- RECORDS FOR THE TASK:
= = = =

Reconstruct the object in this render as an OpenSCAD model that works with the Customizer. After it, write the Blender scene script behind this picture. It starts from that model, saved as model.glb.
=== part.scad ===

= = = =

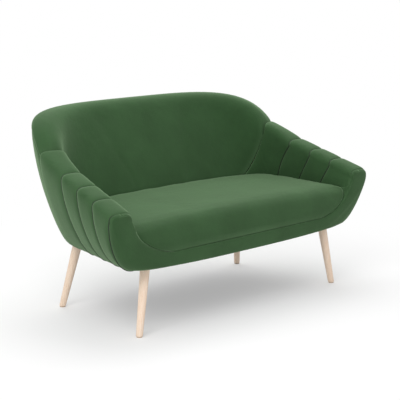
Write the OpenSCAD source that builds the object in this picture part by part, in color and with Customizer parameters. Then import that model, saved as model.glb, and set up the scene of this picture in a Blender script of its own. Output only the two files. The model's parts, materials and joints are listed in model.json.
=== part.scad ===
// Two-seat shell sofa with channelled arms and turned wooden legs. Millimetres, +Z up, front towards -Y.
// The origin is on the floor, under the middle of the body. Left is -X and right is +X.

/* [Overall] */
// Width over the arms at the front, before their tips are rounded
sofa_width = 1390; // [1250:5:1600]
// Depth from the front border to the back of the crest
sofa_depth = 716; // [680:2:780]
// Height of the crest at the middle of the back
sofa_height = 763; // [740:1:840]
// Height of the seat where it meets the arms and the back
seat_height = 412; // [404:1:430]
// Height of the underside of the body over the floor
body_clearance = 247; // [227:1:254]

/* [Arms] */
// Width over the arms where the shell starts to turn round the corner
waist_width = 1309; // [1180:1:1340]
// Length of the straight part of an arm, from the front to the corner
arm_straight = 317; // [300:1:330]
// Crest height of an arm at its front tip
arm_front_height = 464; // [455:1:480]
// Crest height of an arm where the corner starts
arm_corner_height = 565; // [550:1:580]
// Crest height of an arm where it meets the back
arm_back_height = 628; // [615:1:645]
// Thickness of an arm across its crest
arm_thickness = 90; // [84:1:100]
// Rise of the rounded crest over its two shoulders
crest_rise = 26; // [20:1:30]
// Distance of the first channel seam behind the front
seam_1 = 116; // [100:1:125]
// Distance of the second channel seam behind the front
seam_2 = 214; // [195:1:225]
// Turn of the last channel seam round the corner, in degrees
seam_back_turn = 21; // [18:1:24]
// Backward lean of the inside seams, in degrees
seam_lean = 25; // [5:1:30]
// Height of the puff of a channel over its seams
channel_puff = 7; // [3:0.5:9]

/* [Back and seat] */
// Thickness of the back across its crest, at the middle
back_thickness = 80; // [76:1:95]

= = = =

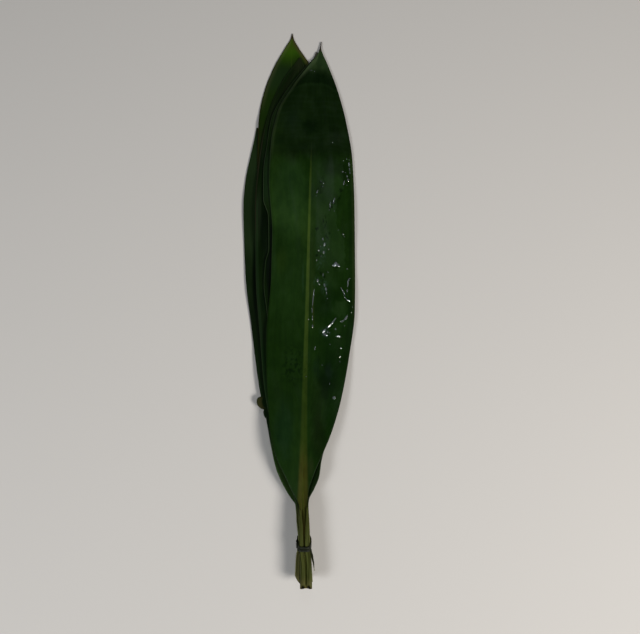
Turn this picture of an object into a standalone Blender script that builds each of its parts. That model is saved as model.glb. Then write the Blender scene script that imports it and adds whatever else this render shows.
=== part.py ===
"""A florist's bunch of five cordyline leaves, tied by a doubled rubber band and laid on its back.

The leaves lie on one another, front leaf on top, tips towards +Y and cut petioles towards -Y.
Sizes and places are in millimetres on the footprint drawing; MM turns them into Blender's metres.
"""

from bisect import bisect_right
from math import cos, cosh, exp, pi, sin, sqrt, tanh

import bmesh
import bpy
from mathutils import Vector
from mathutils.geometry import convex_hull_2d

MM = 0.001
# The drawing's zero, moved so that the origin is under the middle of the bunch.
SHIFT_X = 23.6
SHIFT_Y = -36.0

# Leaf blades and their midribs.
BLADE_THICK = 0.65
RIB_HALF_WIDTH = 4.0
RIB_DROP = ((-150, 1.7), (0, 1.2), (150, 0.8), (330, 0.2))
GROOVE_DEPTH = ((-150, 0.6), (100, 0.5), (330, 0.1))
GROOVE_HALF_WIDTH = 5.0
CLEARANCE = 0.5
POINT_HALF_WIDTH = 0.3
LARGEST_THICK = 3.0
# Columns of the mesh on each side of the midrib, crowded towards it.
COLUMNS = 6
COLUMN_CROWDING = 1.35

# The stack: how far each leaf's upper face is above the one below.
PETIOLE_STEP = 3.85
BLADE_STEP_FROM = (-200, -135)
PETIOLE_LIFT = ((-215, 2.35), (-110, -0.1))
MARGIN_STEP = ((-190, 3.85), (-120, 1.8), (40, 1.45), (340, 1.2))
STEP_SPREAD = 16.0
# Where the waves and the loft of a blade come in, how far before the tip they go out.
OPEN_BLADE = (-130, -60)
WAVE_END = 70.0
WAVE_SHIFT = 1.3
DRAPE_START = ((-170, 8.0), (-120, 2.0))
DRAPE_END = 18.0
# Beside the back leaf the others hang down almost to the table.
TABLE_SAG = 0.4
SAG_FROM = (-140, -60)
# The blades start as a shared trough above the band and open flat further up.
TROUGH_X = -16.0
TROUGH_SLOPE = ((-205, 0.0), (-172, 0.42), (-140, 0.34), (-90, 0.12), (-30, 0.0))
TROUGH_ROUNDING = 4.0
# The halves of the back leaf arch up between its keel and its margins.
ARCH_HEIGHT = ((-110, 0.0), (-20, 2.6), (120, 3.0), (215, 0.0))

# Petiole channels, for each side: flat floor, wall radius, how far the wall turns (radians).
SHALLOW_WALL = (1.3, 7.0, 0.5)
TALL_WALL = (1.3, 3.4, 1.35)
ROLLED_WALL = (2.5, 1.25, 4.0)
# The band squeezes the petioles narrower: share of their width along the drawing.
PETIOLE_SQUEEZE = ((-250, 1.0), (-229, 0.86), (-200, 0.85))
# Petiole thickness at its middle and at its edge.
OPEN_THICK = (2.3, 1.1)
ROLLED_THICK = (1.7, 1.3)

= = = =

- TASK DETAILS: Nothing but the lines from the one with "Turn this picture" to the one with "SHIFT_Y = -36.0" should be echoed, both of them included, exactly as written.

- ANSWER BELOW:
Turn this picture of an object into a standalone Blender script that builds each of its parts. That model is saved as model.glb. Then write the Blender scene script that imports it and adds whatever else this render shows.
=== part.py ===
"""A florist's bunch of five cordyline leaves, tied by a doubled rubber band and laid on its back.

The leaves lie on one another, front leaf on top, tips towards +Y and cut petioles towards -Y.
Sizes and places are in millimetres on the footprint drawing; MM turns them into Blender's metres.
"""

from bisect import bisect_right
from math import cos, cosh, exp, pi, sin, sqrt, tanh

import bmesh
import bpy
from mathutils import Vector
from mathutils.geometry import convex_hull_2d

MM = 0.001
# The drawing's zero, moved so that the origin is under the middle of the bunch.
SHIFT_X = 23.6
SHIFT_Y = -36.0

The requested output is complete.